Tuesday night I went to my class at IU extension and didn't hear anything that was said.

No. That's not true. Nicki got up to read a passage from her personal essay. I remembered that.

"Don't ever think that the ghosts people imagine are less real than the people they meet every day. I can see them, even as I look at you in this class. I see specters of all the mistakes in my life and all the people who hate me. I know those ghosts are real. They haunt me day and night."

It seemed like she looked straight at me.


Somehow we got through September. There was so much work. Brenda and I studied Trig together on Saturdays. Sora and I studied German. She seemed to like spending time with me and often hung around after we studied while I was working on other classes. I felt bad that I never asked her how things were with her and Geoff.

But none of us seemed to be going anywhere.
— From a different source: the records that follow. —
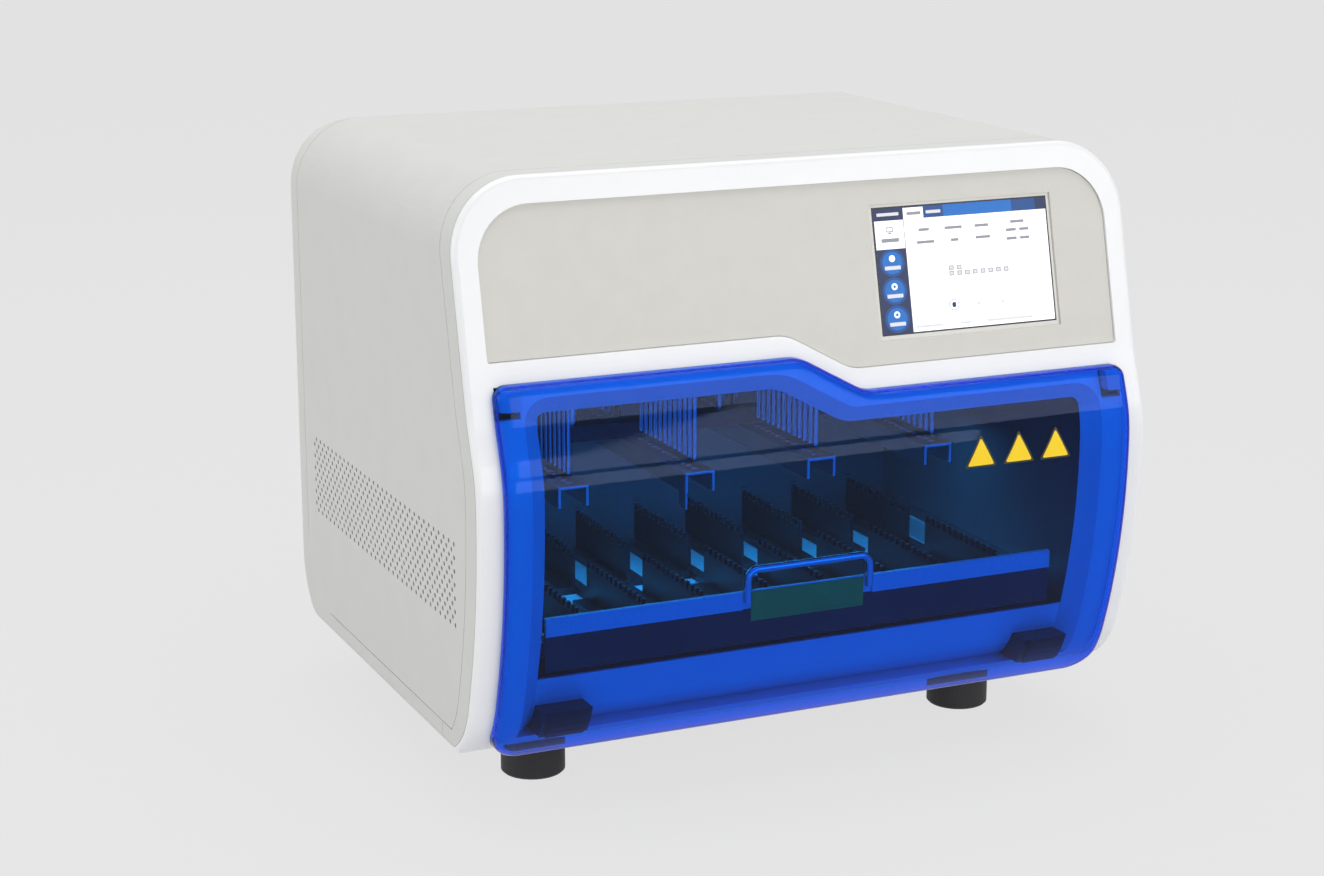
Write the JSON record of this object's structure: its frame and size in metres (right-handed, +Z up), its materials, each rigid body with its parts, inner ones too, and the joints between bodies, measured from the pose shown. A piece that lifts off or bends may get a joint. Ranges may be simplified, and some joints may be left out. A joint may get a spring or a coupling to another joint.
{
  "type": "nucleic_acid_extractor",
  "caption": "Bench nucleic acid extractor with a tinted lift-up door, touch display, sliding strip tray and a magnet rod head, on rubber feet.",
  "frame": {"origin": "centre of the footprint at bench level, under the feet", "axes": "+X to the operator's right, the longest extent; +Y from the door to the rear panel; +Z up"},
  "size_m": [0.555, 0.453, 0.475],
  "materials": {
    "cover_paint": "satin warm grey powder coat",
    "white_moulding": "smooth white moulded plastic",
    "panel_beige": "fine matte beige",
    "screen_glass": "black bonded touch glass",
    "display_body": "black module housing",
    "door_tint": "clear deep blue tint",
    "black_rubber": "moulded matte",
    "zinc_steel": "zinc plated",
    "bright_steel": "ground and polished",
    "anodised": "clear anodised",
    "black_plastic": "moulded black",
    "white_plastic": "moulded white",
    "motor_paint": "black motor body",
    "brass": "turned",
    "lamp_glass": "frosted lamp tube",
    "board_green": "solder resist",
    "label_white": "blank pale plate"
  },
  "bodies": {
    "casing": {"wrap_cover": "cover_paint", "front_frame": "cover_paint", "lower_tub": "cover_paint", "front_bezel": "white_moulding", "base_plate": "zinc_steel", "rear_panel": "zinc_steel", "rubber_feet": "black_rubber", "foot_screws": "zinc_steel", "control_panel": "panel_beige", "display_glass": "screen_glass", "display_module": "display_body", "door_magnets": "black_plastic", "hinge_pins": "bright_steel", "hinge_brackets": "anodised", "side_plates": "zinc_steel", "chamber_liner": "anodised", "chamber_floor": "zinc_steel", "uv_lamp_tube": "lamp_glass", "uv_lamp_holders": "white_plastic", "tray_slides_fixed": "zinc_steel", "x_guide_shafts": "bright_steel", "shaft_blocks": "anodised", "x_motor": "motor_paint", "power_supply": "zinc_steel", "control_board": "board_green", "fan_frame": "black_plastic", "fan_guard": "bright_steel", "power_inlet": "black_plastic", "switch_frame": "black_plastic", "data_ports": "zinc_steel", "casing_screws": "zinc_steel"},
    "door": {"door_shell": "door_tint", "door_hinge_blocks": "white_plastic", "door_hinge_arms": "anodised", "door_strikes": "zinc_steel"},
    "tray": {"tray_floor": "anodised", "tray_front": "anodised", "tray_handle": "bright_steel", "label_plate": "label_white", "well_racks": "anodised", "heater_bars": "anodised", "tray_slides_moving": "zinc_steel"},
    "carriage": {"carriage_plate": "anodised", "carriage_bearings": "zinc_steel", "carriage_bushes": "brass", "x_nut": "brass", "sleeve_motor": "motor_paint"},
    "sleeve_lift": {"sleeve_beam": "anodised", "sleeve_rails": "anodised", "home_flag": "zinc_steel", "lift_guides": "bright_steel", "sleeve_screw": "bright_steel", "magnet_screw": "bright_steel"},
    "magnet_lift": {"magnet_plate": "anodised", "magnet_bushes": "brass", "magnet_motor": "motor_paint", "magnet_rods": "bright_steel"},
    "head_screw": {"x_screw": "bright_steel"},
    "fan": {"fan_rotor": "black_plastic"},
    "power_switch": {"switch_rocker": "black_plastic"}
  },
  "joints": [
    {"name": "door_hinge", "type": "hinge", "parent": "casing", "child": "door", "pos_m": [0, -0.1715, 0.353], "axis": [1, 0, 0], "range_deg": [-85, 0]},
    {"name": "tray_slide", "type": "slide", "parent": "casing", "child": "tray", "axis": [0, -1, 0], "range_m": [0, 0.19]},
    {"name": "head_traverse", "type": "slide", "parent": "casing", "child": "carriage", "axis": [1, 0, 0], "range_m": [0, 0.063]},
    {"name": "sleeve_stroke", "type": "slide", "parent": "carriage", "child": "sleeve_lift", "axis": [0, 0, -1], "range_m": [0, 0.064]},
    {"name": "magnet_stroke", "type": "slide", "parent": "sleeve_lift", "child": "magnet_lift", "axis": [0, 0, -1], "range_m": [0, 0.065]},
    {"name": "head_screw_turn", "type": "hinge", "parent": "casing", "child": "head_screw", "pos_m": [0, 0.0605, 0.363], "axis": [1, 0, 0], "continuous": true},
    {"name": "fan_spin", "type": "hinge", "parent": "casing", "child": "fan", "pos_m": [0.15, 0.2105, 0.23], "axis": [0, 1, 0], "continuous": true},
    {"name": "power_rocker", "type": "hinge", "parent": "casing", "child": "power_switch", "pos_m": [-0.15, 0.2205, 0.125], "axis": [1, 0, 0], "range_deg": [0, 12]}
  ],
  "couplings": [
    {"joint": "tray_slide", "follows": "door_hinge", "m_per_rad": -0.12807},
    {"joint": "head_screw_turn", "follows": "head_traverse", "rad_per_m": 785.4}
  ]
}
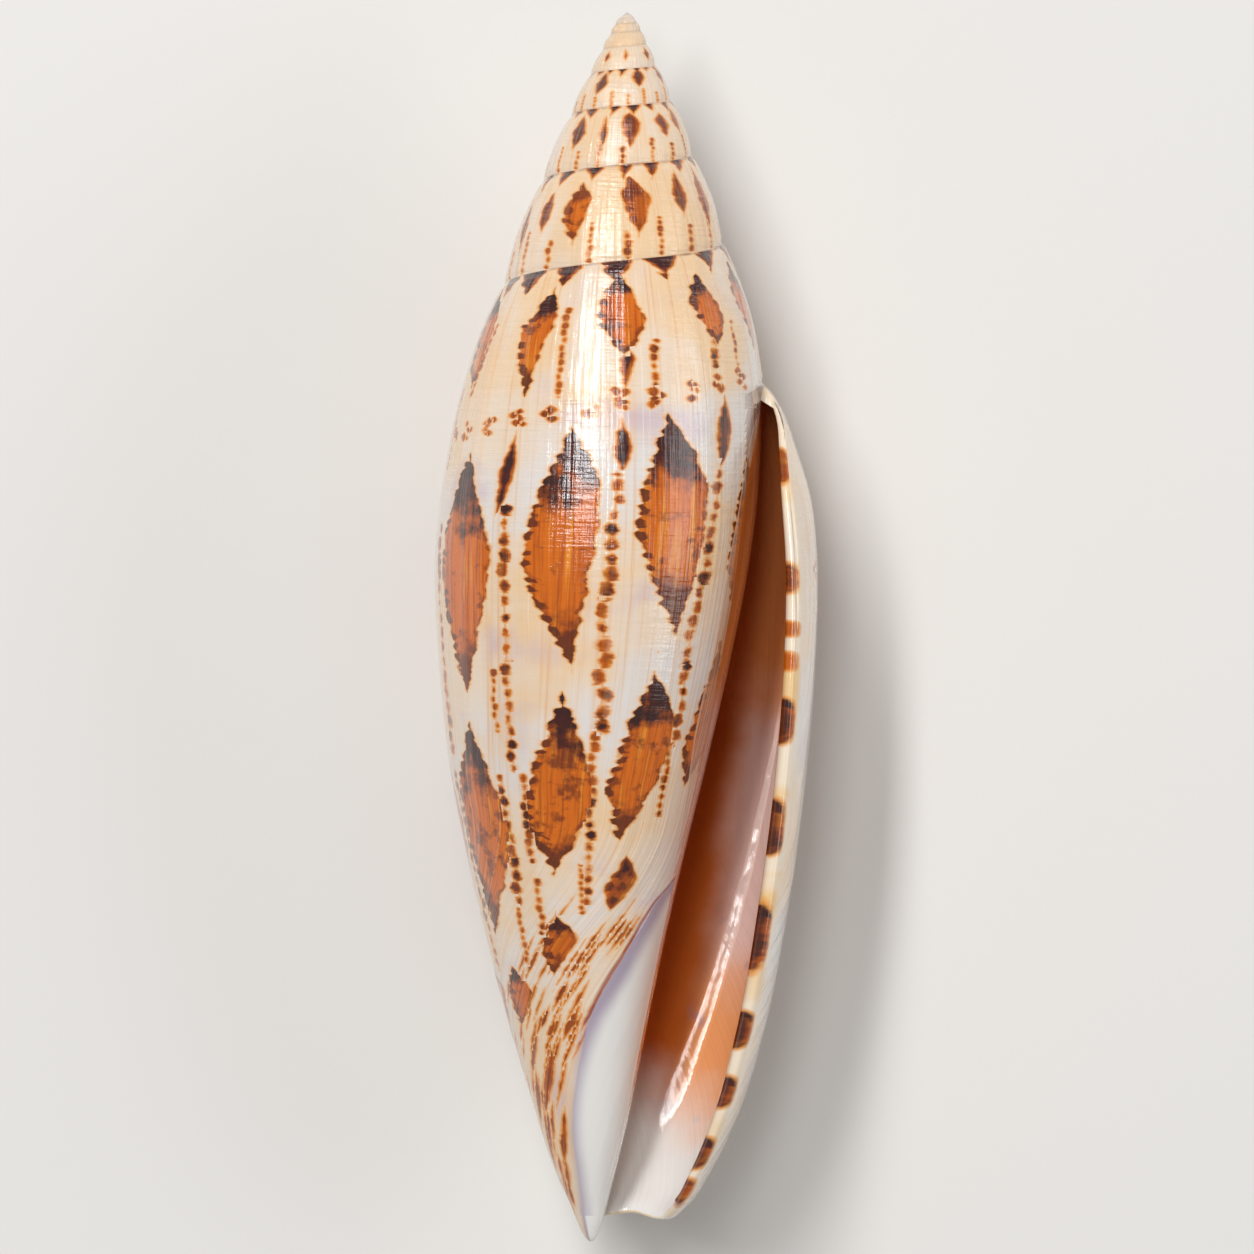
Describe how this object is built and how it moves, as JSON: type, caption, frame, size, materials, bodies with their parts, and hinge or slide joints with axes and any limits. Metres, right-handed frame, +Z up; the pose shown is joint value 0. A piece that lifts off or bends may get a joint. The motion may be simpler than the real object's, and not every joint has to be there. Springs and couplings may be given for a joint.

Every time I went out with one of my girls, I ended up clamming up and not talking to her. I couldn't trust what I'd say. Even Jen and Court recognized that I wasn't as talkative as I used to be and our calls were a little shorter than they used to be.

And I missed school at least once a week, it seemed. I'd be just fine in the morning and then start throwing up. Mom took me to a doctor, but he said he thought it might be stress-related. No shit, Sherlock. I lost about five pounds and continued to run and work out with Whitney in the mornings.

Several people said they were coming over for a while after school on Wednesday to celebrate my birthday with me. I was determined that I was going to break out of this overwhelming lethargy and have some serious loving. I was going to be seventeen. None of my potential partners were, but we hadn't done anything since school started.